Case Study: Personal experience managing the Fair Deal for Women campaign

Challenges

  • Political sensitivity : Timing and political sensitivity proves a difficult issue with an ongoing partnership campaign, especially when one organisation might want to be critical of the government, but partners might be in negotiations with the government on an issue specific to their organisation for example. This means that partners might want you to halt communications that could potentially ‘rock the boat’ with the government.
  • Communication: Communication is key to the issue of political sensitivity.

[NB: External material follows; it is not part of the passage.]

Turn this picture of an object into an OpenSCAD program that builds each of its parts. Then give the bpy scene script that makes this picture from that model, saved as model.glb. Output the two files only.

The organisations you are partnering with will be very busy, often running their own campaigns too so it is not always practical for them to update you on their negotiations with government- it’s up to you to be pro active and ask, and check their websites.
  • Partners sometimes disagreeing on issues: A strong partnership will have diverse voices and therefore probably often differing opinions. It is important in a partnership that everyone feels listened to, and disagreements are balanced out. you can try to combat this with regular meetings, effective partnership communications and insight into their individual work.
  • Capacity: Managing a partnership requires a specific member of staff to be dedicated to managing this relationship in many cases.

Key lessons

  • Campaigns are successful during times of huge public debate, e.g. a general election so try to capitalise on these debates.
  • Accessible language, animations and infographics successful in engaging the public in debate e.g. not using academic language and sector acronyms all the time.
  • Constant communications is needed to keep debate going, especially on social media – this is in itself a full-time job.
  • Collaboration works very well to build up your expertise – sharing resources is highly valuable.
  • Collaboration also means your campaign can become attractive place for journalists and activists to come to for information and comment.
  • More of a following is needed before you can hold events, and attract more high profile names, as well as influence politicians – but this will happen over time.